According to Table 5, the RF-BL-TVC model with time-varying covariance as the risk estimate outperforms the RF-BL model in terms of asset allocation effectiveness. In terms of the Sharpe ratio, the RF-BL-TVC model achieves a significantly higher value than the RF-BL model. The results indicate that the RF-BL-TVC model outperforms the RF-BL model. When the risk aversion coefficient is 1, 1.5, and 2.5, the Sharp ratio of pension asset allocation through the RF-BL-TVC pension asset allocation model is 12.7%, 11.8%, and 14.1% higher than that of the RF-BL model.
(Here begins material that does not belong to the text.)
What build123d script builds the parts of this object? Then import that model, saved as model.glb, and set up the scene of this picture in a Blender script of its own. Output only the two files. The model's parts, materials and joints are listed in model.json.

Based on the analysis of the results in Table 4 and Table 5, we found that the models with TVC outperform consistently for optimal pension asset allocation.

5. Conclusions

Due to the long term of pension asset allocation decisions and the insufficiency of asset history data, calculating the long-term covariance matrix directly from historical data faces the problem of insufficient sample data, leading to the failure of covariance matrix estimations. The commonly used solution is directly modeling the monthly ROA data to obtain the monthly covariance matrices and accumulating them to produce the covariance matrices of other terms. However, the covariance matrix of asset returns tends to exhibit dynamic changes due to the relatively strong autocorrelation of major asset class returns. Therefore, the long-term covariance matrix obtained directly by accumulating monthly covariance matrices tends to be somewhat problematic.

In this paper, we first modeled ROA and the covariance of ROA by VARMA and GARCH and studied the effective conversion method from a short-term covariance matrix to a long-term covariance matrix. On that basis, a TVC-BL pension asset allocation model with time-varying covariance as the risk estimate was constructed and applied to pension asset allocation to produce the asset allocation decisions. A performance comparison revealed that the proposed TVC-BL pension asset allocation model outperformed the traditional BL pension asset allocation model in terms of asset allocation effectiveness after considering the time-varying covariance.